Note: The Rover object represents the rover and the perception step updates the rover state. These sensed values serve as input into the decision step and also as output for the user to see what the rover is seeing, the mapped regions and the rover state.

Decision Step

This step combines the decision and action (think and act) stages of the closed loop cycle. Once perception extracts navigable terrain, obstacles, and rock locations (the “Sense” stage), this information is then converted into movement decisions. This is where the true autonomy happens.

In this step we would define conditions that must be met for a specific action to take place, allowing our rover to act according to what it senses. This perfectly aligns with the definition of autonomy ‘changing actions in response to change in environment‘ (I got the definition from this book: ‘Introduction to Autonomous Robots: Mechanisms, Sensors, Actuators, and Algorithms’ by Nikolaus Correll, Bradley Hayes, Christoffer Heckman, and Alessandro Roncone). A robot is said to be autonomous when they make decisions in response to their environment rather than simply following a preprogrammed set of motions.

We can understand this by starting with the fundamental needs for basic navigation, then progressively addressing common failure modes, and finally reaching the return-to-home behavior.

Step 1: Basic Need, Move Toward Navigable Terrain

This is the core of autonomous navigation: “Move forward into open space while avoiding obstacles.”

When the rover sees enough navigable terrain (nav_angles):

if len(Rover.nav_angles) >= Rover.stop_forward:
    if Rover.vel < Rover.max_vel:
        Rover.throttle = Rover.throttle_set
    Rover.brake = 0

Steering Toward the Best Direction

The rover steers toward a weighted direction of navigable terrain using a wall-crawling strategy:

left_angle = np.percentile(Rover.nav_angles, 85)
mean_angle = np.mean(Rover.nav_angles)
target_angle = 0.5 * left_angle + 0.4 * mean_angle
Rover.steer = np.clip(target_angle * 180/np.pi, -15, 15)

This ensures smooth exploration and helps avoid dead ends.

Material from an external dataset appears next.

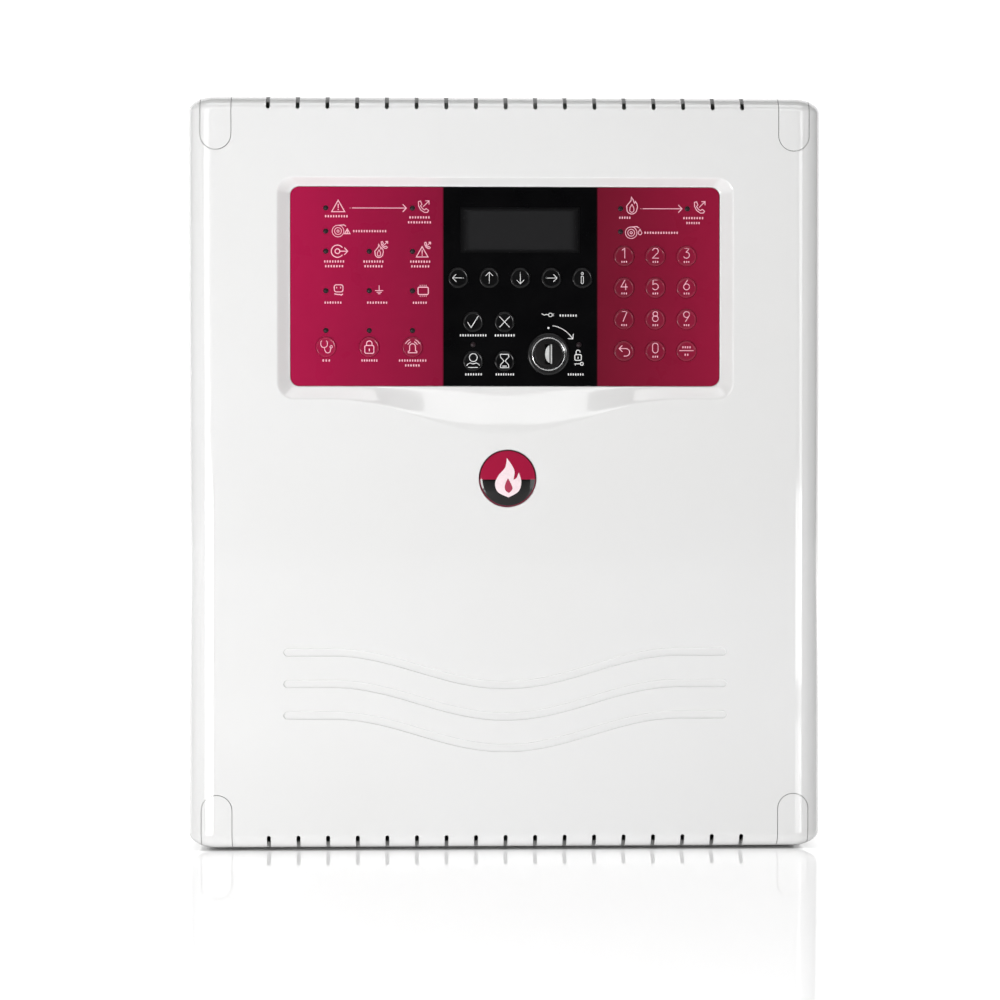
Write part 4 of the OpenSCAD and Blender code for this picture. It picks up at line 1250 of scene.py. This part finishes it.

Steering towards the rock’s location:

Once a rock has been detected and its distance and bearing angle are computed in Step 6, this information becomes part of the rover’s perception state. In the Sense–Think–Act framework, this is the moment where “seeing a rock” transitions into acting on that information.

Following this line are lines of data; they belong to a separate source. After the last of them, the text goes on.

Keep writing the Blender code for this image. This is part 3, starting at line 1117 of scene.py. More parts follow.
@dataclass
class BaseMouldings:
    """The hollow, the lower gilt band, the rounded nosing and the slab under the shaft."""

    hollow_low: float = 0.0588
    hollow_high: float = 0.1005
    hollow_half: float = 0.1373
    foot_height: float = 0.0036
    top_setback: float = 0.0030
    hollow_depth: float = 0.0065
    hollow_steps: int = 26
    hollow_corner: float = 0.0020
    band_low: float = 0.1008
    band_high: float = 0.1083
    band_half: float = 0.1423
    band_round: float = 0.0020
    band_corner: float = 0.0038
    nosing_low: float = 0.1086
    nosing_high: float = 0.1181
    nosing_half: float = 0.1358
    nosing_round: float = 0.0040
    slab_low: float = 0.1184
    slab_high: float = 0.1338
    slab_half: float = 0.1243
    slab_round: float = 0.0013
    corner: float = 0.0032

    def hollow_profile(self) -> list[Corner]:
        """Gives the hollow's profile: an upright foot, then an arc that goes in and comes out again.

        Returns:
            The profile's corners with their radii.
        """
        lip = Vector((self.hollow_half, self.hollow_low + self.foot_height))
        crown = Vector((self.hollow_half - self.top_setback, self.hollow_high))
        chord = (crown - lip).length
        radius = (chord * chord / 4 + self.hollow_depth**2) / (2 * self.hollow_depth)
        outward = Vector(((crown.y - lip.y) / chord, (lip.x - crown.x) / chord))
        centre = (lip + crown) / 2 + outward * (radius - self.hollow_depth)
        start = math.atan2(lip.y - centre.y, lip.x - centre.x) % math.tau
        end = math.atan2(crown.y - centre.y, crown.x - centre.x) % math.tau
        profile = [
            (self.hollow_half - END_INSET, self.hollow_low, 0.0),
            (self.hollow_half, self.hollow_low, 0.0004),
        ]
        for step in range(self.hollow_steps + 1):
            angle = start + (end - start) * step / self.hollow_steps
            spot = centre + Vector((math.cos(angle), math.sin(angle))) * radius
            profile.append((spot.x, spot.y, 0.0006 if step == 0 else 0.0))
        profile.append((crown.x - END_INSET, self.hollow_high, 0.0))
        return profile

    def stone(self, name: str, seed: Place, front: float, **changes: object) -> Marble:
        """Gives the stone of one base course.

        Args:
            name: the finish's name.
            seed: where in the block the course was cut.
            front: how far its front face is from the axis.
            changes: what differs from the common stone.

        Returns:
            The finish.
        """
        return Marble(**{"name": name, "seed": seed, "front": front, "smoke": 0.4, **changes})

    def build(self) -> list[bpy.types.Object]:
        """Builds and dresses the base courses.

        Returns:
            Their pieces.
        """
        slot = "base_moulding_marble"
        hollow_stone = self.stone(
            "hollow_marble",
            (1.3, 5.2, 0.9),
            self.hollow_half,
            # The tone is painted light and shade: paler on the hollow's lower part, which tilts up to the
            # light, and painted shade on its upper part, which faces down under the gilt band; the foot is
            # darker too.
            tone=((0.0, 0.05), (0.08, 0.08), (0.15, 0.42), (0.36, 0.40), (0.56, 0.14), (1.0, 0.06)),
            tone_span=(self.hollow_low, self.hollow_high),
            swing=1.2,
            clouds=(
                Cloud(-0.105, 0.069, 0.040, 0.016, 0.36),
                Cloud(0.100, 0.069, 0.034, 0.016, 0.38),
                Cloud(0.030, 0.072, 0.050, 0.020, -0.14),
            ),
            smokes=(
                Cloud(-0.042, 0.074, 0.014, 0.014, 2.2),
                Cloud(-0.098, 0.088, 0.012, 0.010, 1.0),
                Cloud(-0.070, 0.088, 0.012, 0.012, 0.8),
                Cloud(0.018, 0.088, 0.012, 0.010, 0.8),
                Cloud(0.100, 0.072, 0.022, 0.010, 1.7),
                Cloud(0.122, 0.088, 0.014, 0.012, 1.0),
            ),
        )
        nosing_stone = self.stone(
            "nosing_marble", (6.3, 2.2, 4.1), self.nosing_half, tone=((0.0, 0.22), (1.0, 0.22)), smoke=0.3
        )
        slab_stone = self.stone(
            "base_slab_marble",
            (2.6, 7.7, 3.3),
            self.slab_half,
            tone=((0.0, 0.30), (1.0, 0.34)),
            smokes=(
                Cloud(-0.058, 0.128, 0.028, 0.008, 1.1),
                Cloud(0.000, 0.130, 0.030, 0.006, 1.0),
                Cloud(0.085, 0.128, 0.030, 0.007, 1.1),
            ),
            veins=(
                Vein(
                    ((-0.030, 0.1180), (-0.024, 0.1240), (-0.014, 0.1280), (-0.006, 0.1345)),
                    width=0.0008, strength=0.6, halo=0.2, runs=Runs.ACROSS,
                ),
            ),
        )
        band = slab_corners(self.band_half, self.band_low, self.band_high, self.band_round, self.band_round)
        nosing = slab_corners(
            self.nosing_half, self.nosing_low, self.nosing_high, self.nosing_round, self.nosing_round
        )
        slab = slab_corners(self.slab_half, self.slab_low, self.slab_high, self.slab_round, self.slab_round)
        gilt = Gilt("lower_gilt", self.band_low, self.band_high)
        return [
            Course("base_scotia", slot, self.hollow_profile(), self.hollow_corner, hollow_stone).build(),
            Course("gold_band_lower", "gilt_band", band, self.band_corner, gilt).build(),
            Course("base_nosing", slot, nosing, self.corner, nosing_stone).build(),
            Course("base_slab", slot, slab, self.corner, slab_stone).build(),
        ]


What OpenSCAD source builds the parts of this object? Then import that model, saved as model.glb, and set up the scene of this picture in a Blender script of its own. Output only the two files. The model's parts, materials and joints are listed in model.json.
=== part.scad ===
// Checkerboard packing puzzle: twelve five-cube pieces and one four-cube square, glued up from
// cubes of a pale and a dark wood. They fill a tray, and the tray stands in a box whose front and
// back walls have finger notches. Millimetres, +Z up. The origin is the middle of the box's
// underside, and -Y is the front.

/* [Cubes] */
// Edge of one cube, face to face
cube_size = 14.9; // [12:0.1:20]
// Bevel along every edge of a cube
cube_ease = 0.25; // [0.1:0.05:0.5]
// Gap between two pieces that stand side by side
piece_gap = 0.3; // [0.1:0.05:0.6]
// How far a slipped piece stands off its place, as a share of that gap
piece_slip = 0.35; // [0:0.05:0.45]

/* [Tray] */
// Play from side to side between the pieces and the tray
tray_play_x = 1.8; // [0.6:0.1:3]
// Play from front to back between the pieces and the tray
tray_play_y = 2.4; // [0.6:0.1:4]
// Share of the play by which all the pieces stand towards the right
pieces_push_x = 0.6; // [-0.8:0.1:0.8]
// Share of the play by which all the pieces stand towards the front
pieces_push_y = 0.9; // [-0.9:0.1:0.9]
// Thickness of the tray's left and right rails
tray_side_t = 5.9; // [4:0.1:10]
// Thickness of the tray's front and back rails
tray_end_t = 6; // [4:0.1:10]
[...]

A rock sample is a high-priority target in the Search and Sample Return mission, so the rover should immediately switch from normal exploration behavior to rock-retrieval behavior. This is known as behavior arbitration in robotics: different behaviors (exploration, obstacle avoidance, sample collection) have different priorities, and higher-priority behaviors override lower ones.

To steer toward the rock, we simply take the mean of the detected rock angles and convert it to degrees:

if Rover.rock_angles is not None and len(Rover.rock_angles) > 0:
    # Compute the average steering direction to the rock
    rock_angle = np.mean(Rover.rock_angles)
    Rover.steer = np.clip(rock_angle * 180/np.pi, -15, 15)

Intuition

The rock usually covers multiple yellow pixels; each detects a slightly different angle.
Taking the mean gives a stable, smoothed steering direction.
The steering angle is clipped between –15° and +15°, matching the rover’s mechanical limits.

This turns rock detection from a visual cue into a navigation target.

Step 2: Basic Safety: Enter stop mode When No Path Exists

If the rover detects too little navigable terrain:

elif len(Rover.nav_angles) < Rover.stop_forward:
    Rover.throttle = 0
    Rover.brake = Rover.brake_set
    Rover.mode = 'stop'

When stopped, it re-evaluates, here is the code for what happens in stop mode:

elif Rover.mode == 'stop':
     # If we're in stop mode but still moving keep braking
     if Rover.vel > 0.2:
         Rover.throttle = 0
         Rover.brake = Rover.brake_set
         Rover.steer = 0
      # If we're not moving (vel < 0.2) then do something else
      elif Rover.vel <= 0.2:
         # Now we're stopped moving and we have vision data to see if there's a path forward
         if Rover.near_sample and Rover.vel != 0:
             Rover.throttle = 0
             Rover.brake = Rover.brake_set
             Rover.steer = 0
         if len(Rover.nav_angles) < Rover.go_forward:
             # Not enough navigable terrain — STOP
             Rover.throttle = 0
          # If the rover is still moving, apply brakes
          if Rover.vel > 0.2:
                Rover.brake = Rover.brake_set
                Rover.steer = 0
          else:
                # Fully stopped — now decide how to escape
                Rover.brake = 0
                # Option 1: move backwards a bit
                Rover.throttle = -2   # reverse throttle

                # Option 2: turn sharply while backing up (like a K-turn)
                if len(Rover.nav_angles) > 0:
                      Rover.steer = np.clip(np.max(Rover.nav_angles * 180/np.pi), -15, 15) 
                else:
                      Rover.steer = 15  # default turn if blind
           if len(Rover.nav_angles) >= Rover.go_forward:
                # Set throttle back to stored value
                Rover.throttle = Rover.throttle_set
                # Release the brake
                Rover.brake = 0
                # Set steer to mean angle
                Rover.steer = np.clip(np.mean(Rover.nav_angles * 180/np.pi), -15, 15)
                # Change mode to forward
                Rover.mode = 'forward'

This enables obstacle avoidance

Step 3: Complex Problem: Detecting and Escaping "Stuck" State

Even if terrain looks open, real robots can become physically stuck.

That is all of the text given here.